Dunzo widens losses eight-fold on mounting operational costs
Photo Credit: VCCircle

Bengaluru-based hyperlocal logistics startup Dunzo has extended its losses nearly eight-fold for the financial year ended March 31, 2019, primarily on account of significant increase in its operating costs.

Dunzo registered a net loss of Rs 168.9 crore for the financial year 2018-2019, marking a 671% increase from the previous year’s loss of Rs 21.9 crore. The startup’s cost of operations increased to Rs 62.2 core from just Rs 3.8 crore in the previous year while other expenses grew to Rs 64.1 crore from Rs 4.2 crore, showed regulatory filings. 

Provision for advances to runners (Rs 1.53 crore) and user receivables (Rs 5.4 crore) are new additions this year and have contributed to the losses.

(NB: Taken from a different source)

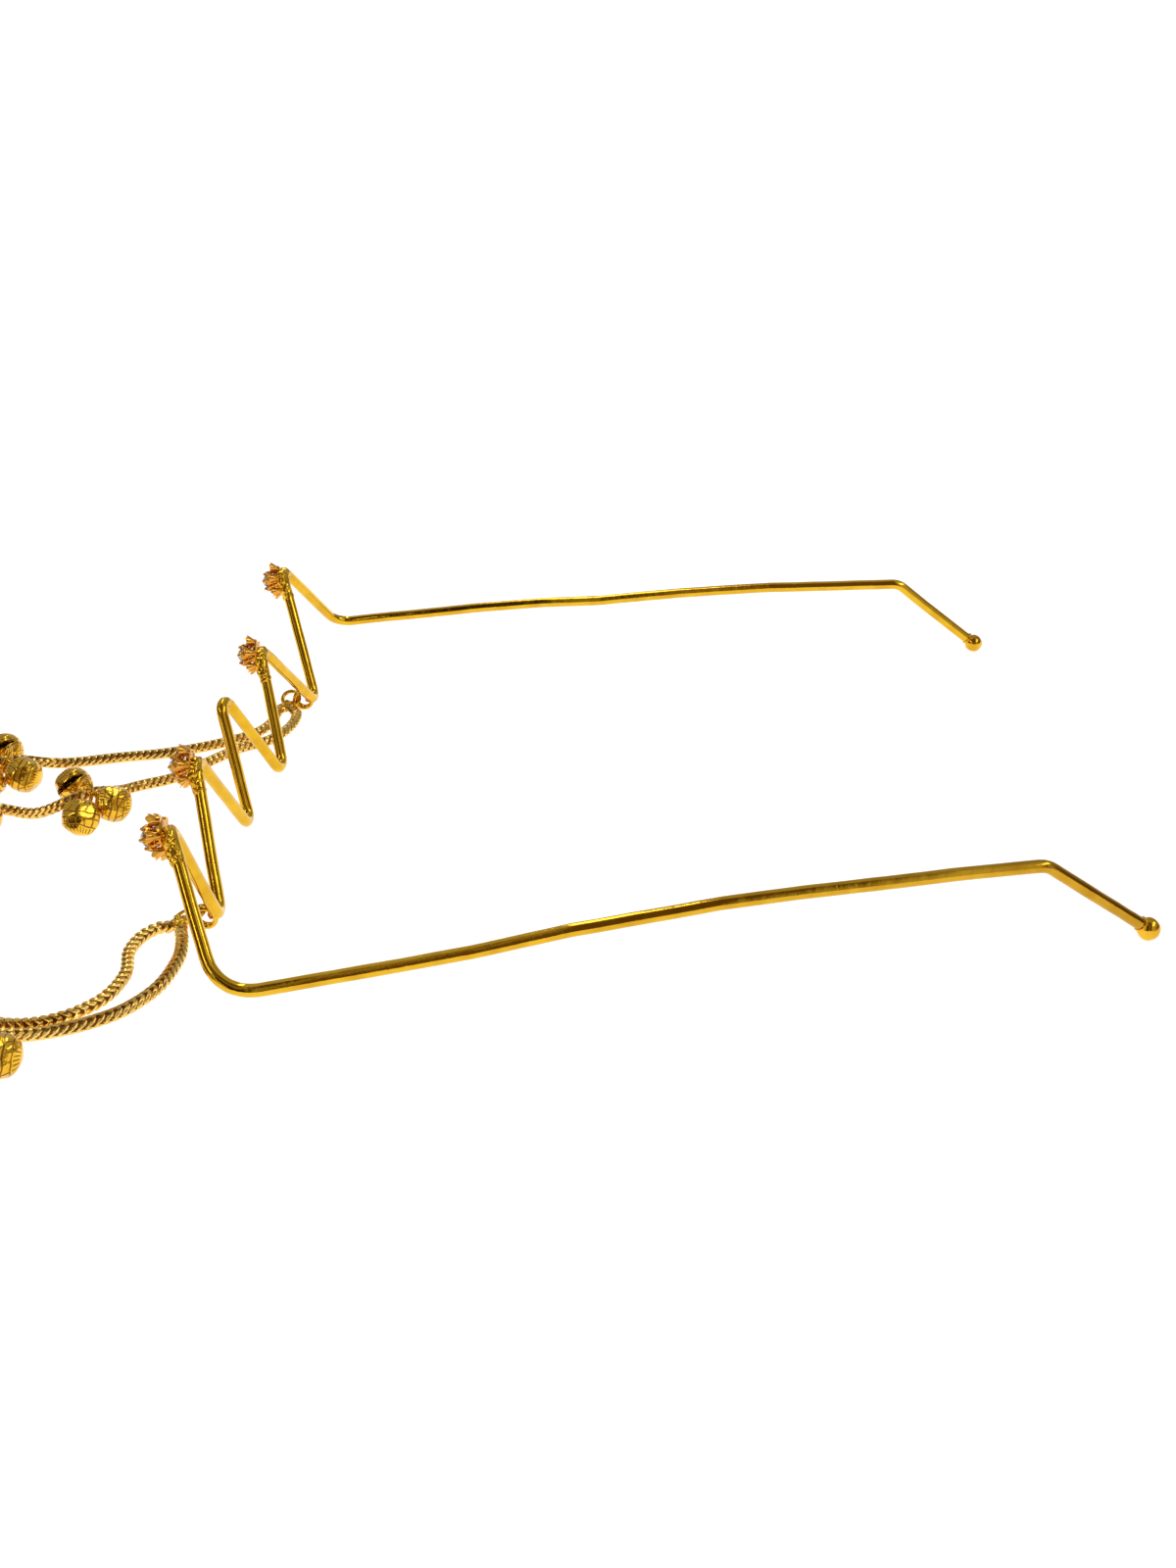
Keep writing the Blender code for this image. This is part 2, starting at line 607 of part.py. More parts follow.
def make_cluster(row, parts, cutters):
    centre, level, _, rise = cluster_ring_axes(row)
    loop = ring(CLUSTER_RING_DIAMETER, RING_WIRE, parts,
                frame_of(level, rise, level.cross(rise), centre))
    loop.name = f"ring_{row['name']}"
    shade_round(loop)
    pieces = [loop]
    for bell in BELLS:
        name = f"bell_{row['name']}{bell['name']}"
        pieces.append(make_bell(name, bell_place(row, bell), bell["roll"], parts, cutters))
    return pieces


def stand_on_origin(pieces):
    """Moves the whole so that its origin is the middle of its footprint, on the table."""
    bpy.context.view_layer.update()
    graph = bpy.context.evaluated_depsgraph_get()
    corners = []
    for piece in pieces:
        shape = piece.evaluated_get(graph)
        mesh = shape.to_mesh()
        corners += [piece.matrix_world @ vertex.co for vertex in mesh.vertices]
        shape.to_mesh_clear()
    low, high = (Vector([pick(c[i] for c in corners) for i in range(3)]) for pick in (min, max))
    origin = bpy.data.objects.new("face_chain_origin", None)
    bpy.context.scene.collection.objects.link(origin)
    for piece in pieces:
        piece.parent = origin
    origin.location = (-(low.x + high.x) / 2, -(low.y + high.y) / 2, -low.z)


def main():
    clear_scene()
    parts, cutters = make_collection("face_chain"), make_collection("cutters")
    gold = material("polished_gold", (0.83, 0.60, 0.12), 0.16, 1.0)
    pale_gold = material("chain_gold", (0.80, 0.62, 0.26), 0.28, 1.0)
    bell_gold = material("bell_gold", (0.82, 0.58, 0.11), 0.20, 1.0)
    clear = material("clear_stone", (0.95, 0.96, 0.97), 0.02, 0.0, 1.0)
    painted = [(make_frame(parts, cutters), gold)]
    for name, joint in (("end_ring_far", "far"), ("end_ring_near", "near")):
        painted.append((make_end_ring(name, joint, parts, cutters), gold))
    for number, row in enumerate(ROSETTES, start=1):
        painted.append((stone(f"stone_{number}", row, parts), clear))
    for name in CHAIN_ROUTES:
        painted.append((as_mesh(tube(name, chain_points(name), CHAIN_DIAMETER, parts), parts), pale_gold))
    for row in CLUSTERS:
        painted += [(piece, bell_gold) for piece in make_cluster(row, parts, cutters)]
    for piece, paint in painted:
        piece.data.materials.clear()
        piece.data.materials.append(paint)
    stand_on_origin([piece for piece, _ in painted])


main()
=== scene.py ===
"""Looks of the face chain: fine wire, rosettes, stones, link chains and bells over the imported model.

Sizes are in metres and degrees. X runs across the face (the wearer's left is +X), Y back to the
ears and Z up. Places are worked out as in the part's source and then moved by ORIGIN."""

from math import ceil, cos, degrees, exp, hypot, pi, radians, sin, sqrt, tan

import bmesh
import bpy
import numpy as np
from mathutils import Matrix, Vector, noise


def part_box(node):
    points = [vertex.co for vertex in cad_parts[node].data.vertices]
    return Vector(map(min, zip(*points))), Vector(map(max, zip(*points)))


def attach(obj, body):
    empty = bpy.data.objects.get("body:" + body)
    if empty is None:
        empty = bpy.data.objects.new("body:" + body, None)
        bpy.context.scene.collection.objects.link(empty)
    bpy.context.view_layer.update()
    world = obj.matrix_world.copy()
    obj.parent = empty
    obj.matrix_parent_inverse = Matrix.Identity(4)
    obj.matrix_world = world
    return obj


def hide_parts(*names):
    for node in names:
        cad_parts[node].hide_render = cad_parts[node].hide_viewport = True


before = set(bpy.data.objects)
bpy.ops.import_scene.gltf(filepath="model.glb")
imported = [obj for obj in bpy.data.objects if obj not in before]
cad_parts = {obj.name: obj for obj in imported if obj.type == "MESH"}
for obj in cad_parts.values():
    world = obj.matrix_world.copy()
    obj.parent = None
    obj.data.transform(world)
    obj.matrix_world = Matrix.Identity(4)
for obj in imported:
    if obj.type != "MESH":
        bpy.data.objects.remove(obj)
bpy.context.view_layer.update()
MM = 0.001
UP = Vector((0, 0, 1))


def table(keys, *rows):
    """Rows of values as dictionaries with the same keys."""
    return [dict(zip(keys.split(), row)) for row in rows]


# Sizes of the wire frame, as in the part's source
FRAME_WIDTH = 148.0 * MM
BOW_DEPTH = 11.0 * MM
BROW_RISE = 23.5 * MM
ARM_LENGTH = 148.4 * MM
ARM_ARCH = 1.6 * MM
WIRE_DIAMETER = 2.2 * MM
FOLD_RADIUS = 2.2 * MM
NEAR_CORNER_RADIUS = 7.5 * MM
FAR_CORNER_RADIUS = 4.5 * MM
EAR_BEND_RADIUS = 3.5 * MM
TIP_BALL_DIAMETER = 3.85 * MM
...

The company reported a nearly five-fold increase in its operational revenues to hit Rs 76.5 lakh this fiscal year against Rs 15.8 lakh in FY18. It clocked a total revenue of Rs 3.5 crore in FY19 in comparison with Rs 77.2 lakh last year, largely contributed by revenues from fixed deposits and sale of mutual funds.

Dunzo was founded in 2015 by Kabeer Biswas, Ankur Aggarwal, Dalvir Suri and Mukund Jha. It started off as a chat-based task management app that allows users to create to-do lists. It now fulfills tasks like grocery and restaurant deliveries, instant local courier services and home services. The platform uses both artificial intelligence and human operators to offer its services.

Recent media reports have said the company has also forayed into the business to business logistics segment as part of efforts to scale up and expand operations.

In its most recent fundraising, Dunzo secured $45 million led by venture capital firm Lightbox Ventures. New investors South Korea’s STIC Ventures and US-based 3L Capital and returning investor Google also participated in the round.

Announcing the investment early this month, Dunzo had said it will deploy the funds to establish itself as the logistics player for India, picking up and dropping almost anything and everything a consumer could want to buy and ship while integrating merchants and delivery partners on the platform.

After the latest fundraise, the company is reportedly valued at $180-200 million.

Previously, Dunzo raised $2.04 million through a combination of debt and equity from venture debt provider Alteria Capital in August. About $1.82 million was raised through debt by issuing Series-D class of non-convertible debentures while the rest was raised by issuing Series C1 class of compulsorily convertible preference shares.

In April, Alteria Capital had participated in a $9.84 million round the company raised from new and existing investors. Existing backer Google had led that round.

In February, Dunzo raised $6.5 million from a clutch of new and previous investors including Deep Kalra, chairman and group chief executive of online travel services provider MakeMyTrip. 

For the financial year 2017-18, Dunzo had reported a decline in its operating revenue to Rs 15.80 lakh from Rs 98.5 lakh the previous year, according to VCCEdge, the data research platform of Mosaic Digital, which operates TechCircle. Dunzo's costs increased to Rs 21 crore from Rs 11.79 crore. Consequently, net loss widened to Rs 21.94 crore from Rs 10.75 crore.